Kurosawa, Anderson, and Rohmer represent my teenaged preference, so directly inherited from my New York-bohemian-intellectual parents, for international art-house cinema, the kind of canonical European and Japanese directors who still seem to define a kind of "prestige" most cineastes can agree on (though, if I’d been more specifically making a autobiographical list of those enthusiasms, it should probably have been Truffaut or Godard instead of Rohmer, and Roeg instead of Anderson).

Next, in my college years and just after, I discovered what my art-house enthusiasm had overlooked—the splendor of classic Hollywood genre film (an epiphany I detailed in an essay called "Defending The Searchers"). The entry point of this obsession was film noir, and so The Lineup and Murder by Contract stand perfectly for this chapter in my roving interests. Next, following hard on noir’s heels, was a time when all I could think about was the western. Ruggles of Red Gap can stand for that, however tangentially. More importantly, my interest in a director like McCarey comes completely out of my reading of "auteurist" film criticism in those days—the Cahiers critics and Andrew Sarris were my compasses as I explored the Hollywood catalogue.

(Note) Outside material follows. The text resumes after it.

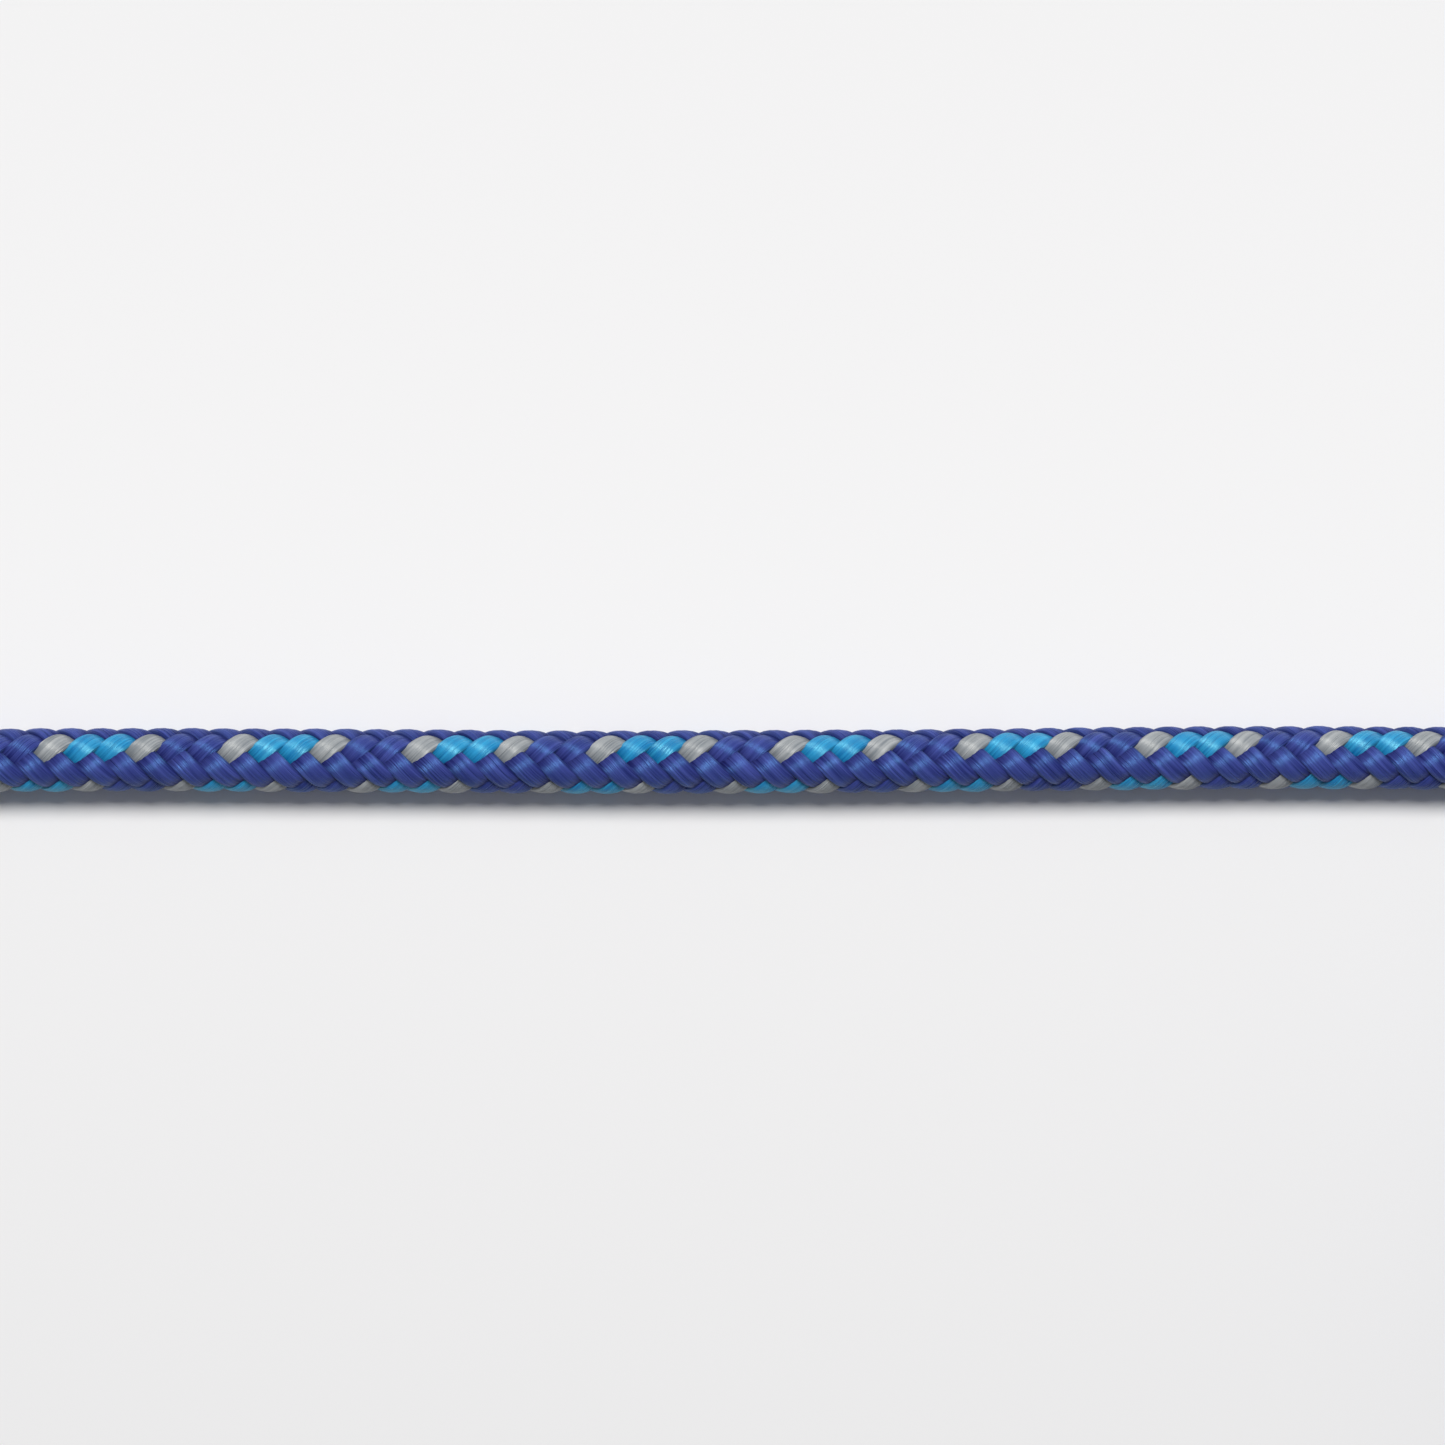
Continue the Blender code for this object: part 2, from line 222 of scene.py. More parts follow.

That exploration, in turn, brought me back to the American films that had been playing in New York as I grew up, and which I’d mostly ignored while racing to the Thalia or New Yorker to see Godard and Truffaut: the "maverick" 70s, for which Straight Time can fairly stand (though Ulu Grosbard hardly went to UCLA film school!).

Most recently, I suppose I’ve come full circle to my old art-house interests, finding nourishment in self-conscious film artists like Bergman and Cassavetes—each, in their completely different ways, about as novelistic as film can get.